I do still have Bridget tendencies today. I hate to admit it but I still seemingly have this inability to open milk cartons properly. No matter how hard I try. Pathetic really that I have to rely on my husband to do this. I also have a fear of public speaking believing that I will shout something out like "tits pervert". At any social function I am a mess. Over enthusiastic and eager to please would be an understatement. Also a love for shrieking and talking very fast, so fast that only dogs can hear. I love Bridget because she makes me feel like none of these things matter. I like Bridget Jones because she is me. Bridget allows us to laugh at ourselves. Bring on Bridget, we all need a laugh! We might be living in a world that at times feels fragile and dangerous; a world where nothing is a certain anymore.

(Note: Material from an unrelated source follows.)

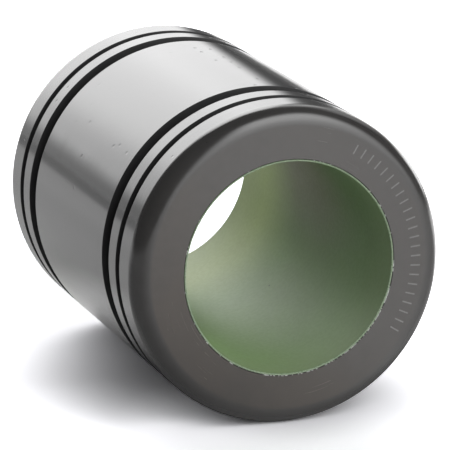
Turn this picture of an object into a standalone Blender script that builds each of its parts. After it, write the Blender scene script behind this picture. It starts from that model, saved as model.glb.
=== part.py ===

Bridget offers us our old world back. She gives us hope for the future. If the hapless Bridget can land her dream job in TV, a job that she was ill-equipped for, a job where she lacked the necessary qualifications, then there is hope that I too might land my dream job one day. Let's not mention how Bridget got her first job in TV.
"Just so you know, no one gets sacked for sleeping with the boss here"
Let's not focus on her apparent reliance on men to get her out of situations, to save her. No, we won't focus on that because that's not very now. However, I am not too keen on the now at the moment.